→ What to work on:
Extract the complete data exactly as given.

→ Data segment:
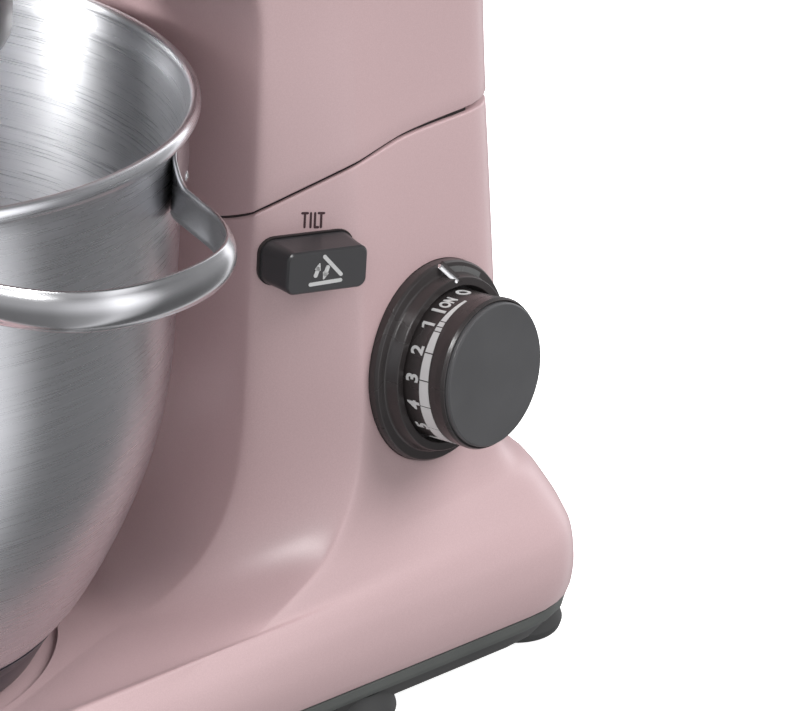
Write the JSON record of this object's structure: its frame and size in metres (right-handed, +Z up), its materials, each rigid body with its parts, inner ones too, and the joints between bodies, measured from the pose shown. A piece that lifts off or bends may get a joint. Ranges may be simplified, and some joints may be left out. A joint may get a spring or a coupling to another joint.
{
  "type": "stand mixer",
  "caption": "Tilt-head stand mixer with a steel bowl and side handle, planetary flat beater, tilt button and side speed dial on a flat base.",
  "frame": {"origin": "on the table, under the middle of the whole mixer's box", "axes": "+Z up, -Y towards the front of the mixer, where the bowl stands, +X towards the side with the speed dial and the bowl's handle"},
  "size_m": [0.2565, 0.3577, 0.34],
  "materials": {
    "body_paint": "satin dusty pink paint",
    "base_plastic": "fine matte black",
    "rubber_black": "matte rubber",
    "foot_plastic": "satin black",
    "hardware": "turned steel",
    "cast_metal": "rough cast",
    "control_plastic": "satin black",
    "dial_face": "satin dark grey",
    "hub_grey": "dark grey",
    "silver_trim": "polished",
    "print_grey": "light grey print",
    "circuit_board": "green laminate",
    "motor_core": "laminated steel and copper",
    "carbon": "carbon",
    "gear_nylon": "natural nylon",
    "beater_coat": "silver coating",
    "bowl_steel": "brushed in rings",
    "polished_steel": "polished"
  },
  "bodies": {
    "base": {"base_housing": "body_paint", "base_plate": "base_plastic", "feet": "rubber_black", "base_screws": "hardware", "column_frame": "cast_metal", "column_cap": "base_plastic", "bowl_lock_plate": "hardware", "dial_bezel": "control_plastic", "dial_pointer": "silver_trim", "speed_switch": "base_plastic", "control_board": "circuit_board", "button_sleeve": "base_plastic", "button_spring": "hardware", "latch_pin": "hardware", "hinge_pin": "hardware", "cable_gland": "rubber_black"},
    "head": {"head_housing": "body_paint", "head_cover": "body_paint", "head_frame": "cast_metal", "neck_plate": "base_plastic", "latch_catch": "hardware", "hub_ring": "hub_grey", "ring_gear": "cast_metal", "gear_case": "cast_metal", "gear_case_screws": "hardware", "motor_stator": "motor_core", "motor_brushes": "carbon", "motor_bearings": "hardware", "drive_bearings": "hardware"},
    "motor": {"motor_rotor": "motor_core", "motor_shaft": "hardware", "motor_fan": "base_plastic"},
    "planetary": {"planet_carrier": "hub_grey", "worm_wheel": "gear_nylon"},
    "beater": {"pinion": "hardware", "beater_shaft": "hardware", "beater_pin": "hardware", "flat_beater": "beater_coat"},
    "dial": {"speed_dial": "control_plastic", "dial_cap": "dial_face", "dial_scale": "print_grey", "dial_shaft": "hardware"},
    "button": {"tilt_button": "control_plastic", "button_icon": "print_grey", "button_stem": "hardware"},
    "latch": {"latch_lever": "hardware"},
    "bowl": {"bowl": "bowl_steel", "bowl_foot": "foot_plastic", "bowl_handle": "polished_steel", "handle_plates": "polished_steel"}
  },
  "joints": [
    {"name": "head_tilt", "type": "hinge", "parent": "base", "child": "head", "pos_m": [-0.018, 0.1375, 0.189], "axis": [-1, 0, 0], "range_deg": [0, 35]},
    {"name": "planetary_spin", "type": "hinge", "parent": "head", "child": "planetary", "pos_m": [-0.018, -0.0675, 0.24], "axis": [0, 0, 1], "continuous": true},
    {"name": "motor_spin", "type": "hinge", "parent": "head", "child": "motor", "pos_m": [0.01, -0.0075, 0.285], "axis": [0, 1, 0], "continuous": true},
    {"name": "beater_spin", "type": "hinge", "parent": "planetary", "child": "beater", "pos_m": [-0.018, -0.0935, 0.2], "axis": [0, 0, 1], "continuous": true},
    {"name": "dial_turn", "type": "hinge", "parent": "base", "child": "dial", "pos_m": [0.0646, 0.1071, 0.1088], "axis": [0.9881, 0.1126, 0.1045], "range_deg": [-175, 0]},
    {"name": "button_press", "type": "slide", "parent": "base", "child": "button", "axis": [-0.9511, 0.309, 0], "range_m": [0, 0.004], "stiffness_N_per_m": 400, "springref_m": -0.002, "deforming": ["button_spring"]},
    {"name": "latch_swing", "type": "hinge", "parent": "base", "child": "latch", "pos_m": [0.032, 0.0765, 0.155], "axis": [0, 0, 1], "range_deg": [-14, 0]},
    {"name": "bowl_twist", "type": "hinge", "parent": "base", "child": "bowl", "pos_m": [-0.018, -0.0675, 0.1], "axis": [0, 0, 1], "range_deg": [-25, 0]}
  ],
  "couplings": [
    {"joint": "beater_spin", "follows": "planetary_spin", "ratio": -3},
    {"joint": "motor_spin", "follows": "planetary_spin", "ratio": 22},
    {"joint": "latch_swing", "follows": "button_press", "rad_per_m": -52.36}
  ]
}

→ Exercise response:
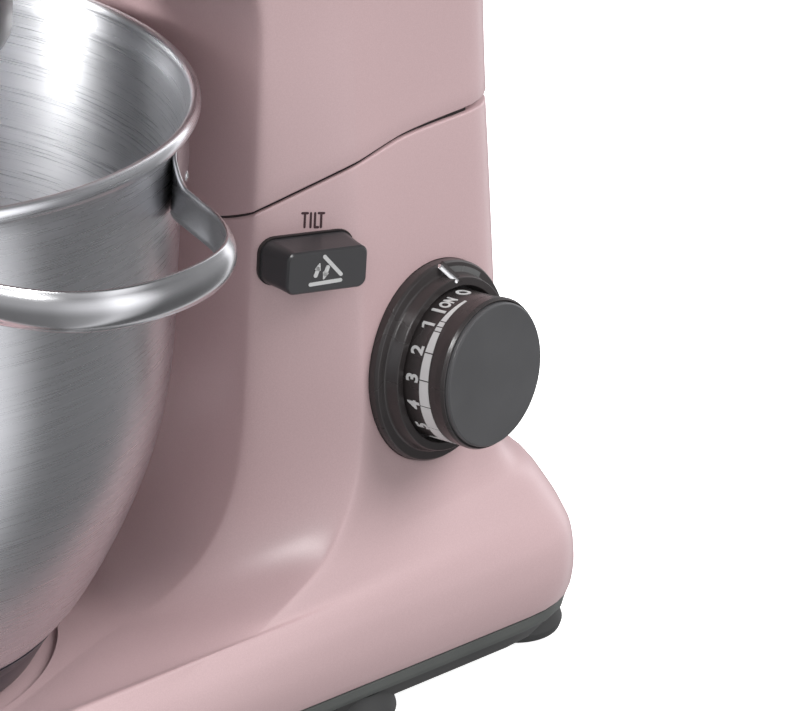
Write the JSON record of this object's structure: its frame and size in metres (right-handed, +Z up), its materials, each rigid body with its parts, inner ones too, and the joints between bodies, measured from the pose shown. A piece that lifts off or bends may get a joint. Ranges may be simplified, and some joints may be left out. A joint may get a spring or a coupling to another joint.
{
  "type": "stand mixer",
  "caption": "Tilt-head stand mixer with a steel bowl and side handle, planetary flat beater, tilt button and side speed dial on a flat base.",
  "frame": {"origin": "on the table, under the middle of the whole mixer's box", "axes": "+Z up, -Y towards the front of the mixer, where the bowl stands, +X towards the side with the speed dial and the bowl's handle"},
  "size_m": [0.2565, 0.3577, 0.34],
  "materials": {
    "body_paint": "satin dusty pink paint",
    "base_plastic": "fine matte black",
    "rubber_black": "matte rubber",
    "foot_plastic": "satin black",
    "hardware": "turned steel",
    "cast_metal": "rough cast",
    "control_plastic": "satin black",
    "dial_face": "satin dark grey",
    "hub_grey": "dark grey",
    "silver_trim": "polished",
    "print_grey": "light grey print",
    "circuit_board": "green laminate",
    "motor_core": "laminated steel and copper",
    "carbon": "carbon",
    "gear_nylon": "natural nylon",
    "beater_coat": "silver coating",
    "bowl_steel": "brushed in rings",
    "polished_steel": "polished"
  },
  "bodies": {
    "base": {"base_housing": "body_paint", "base_plate": "base_plastic", "feet": "rubber_black", "base_screws": "hardware", "column_frame": "cast_metal", "column_cap": "base_plastic", "bowl_lock_plate": "hardware", "dial_bezel": "control_plastic", "dial_pointer": "silver_trim", "speed_switch": "base_plastic", "control_board": "circuit_board", "button_sleeve": "base_plastic", "button_spring": "hardware", "latch_pin": "hardware", "hinge_pin": "hardware", "cable_gland": "rubber_black"},
    "head": {"head_housing": "body_paint", "head_cover": "body_paint", "head_frame": "cast_metal", "neck_plate": "base_plastic", "latch_catch": "hardware", "hub_ring": "hub_grey", "ring_gear": "cast_metal", "gear_case": "cast_metal", "gear_case_screws": "hardware", "motor_stator": "motor_core", "motor_brushes": "carbon", "motor_bearings": "hardware", "drive_bearings": "hardware"},
    "motor": {"motor_rotor": "motor_core", "motor_shaft": "hardware", "motor_fan": "base_plastic"},
    "planetary": {"planet_carrier": "hub_grey", "worm_wheel": "gear_nylon"},
    "beater": {"pinion": "hardware", "beater_shaft": "hardware", "beater_pin": "hardware", "flat_beater": "beater_coat"},
    "dial": {"speed_dial": "control_plastic", "dial_cap": "dial_face", "dial_scale": "print_grey", "dial_shaft": "hardware"},
    "button": {"tilt_button": "control_plastic", "button_icon": "print_grey", "button_stem": "hardware"},
    "latch": {"latch_lever": "hardware"},
    "bowl": {"bowl": "bowl_steel", "bowl_foot": "foot_plastic", "bowl_handle": "polished_steel", "handle_plates": "polished_steel"}
  },
  "joints": [
    {"name": "head_tilt", "type": "hinge", "parent": "base", "child": "head", "pos_m": [-0.018, 0.1375, 0.189], "axis": [-1, 0, 0], "range_deg": [0, 35]},
    {"name": "planetary_spin", "type": "hinge", "parent": "head", "child": "planetary", "pos_m": [-0.018, -0.0675, 0.24], "axis": [0, 0, 1], "continuous": true},
    {"name": "motor_spin", "type": "hinge", "parent": "head", "child": "motor", "pos_m": [0.01, -0.0075, 0.285], "axis": [0, 1, 0], "continuous": true},
    {"name": "beater_spin", "type": "hinge", "parent": "planetary", "child": "beater", "pos_m": [-0.018, -0.0935, 0.2], "axis": [0, 0, 1], "continuous": true},
    {"name": "dial_turn", "type": "hinge", "parent": "base", "child": "dial", "pos_m": [0.0646, 0.1071, 0.1088], "axis": [0.9881, 0.1126, 0.1045], "range_deg": [-175, 0]},
    {"name": "button_press", "type": "slide", "parent": "base", "child": "button", "axis": [-0.9511, 0.309, 0], "range_m": [0, 0.004], "stiffness_N_per_m": 400, "springref_m": -0.002, "deforming": ["button_spring"]},
    {"name": "latch_swing", "type": "hinge", "parent": "base", "child": "latch", "pos_m": [0.032, 0.0765, 0.155], "axis": [0, 0, 1], "range_deg": [-14, 0]},
    {"name": "bowl_twist", "type": "hinge", "parent": "base", "child": "bowl", "pos_m": [-0.018, -0.0675, 0.1], "axis": [0, 0, 1], "range_deg": [-25, 0]}
  ],
  "couplings": [
    {"joint": "beater_spin", "follows": "planetary_spin", "ratio": -3},
    {"joint": "motor_spin", "follows": "planetary_spin", "ratio": 22},
    {"joint": "latch_swing", "follows": "button_press", "rad_per_m": -52.36}
  ]
}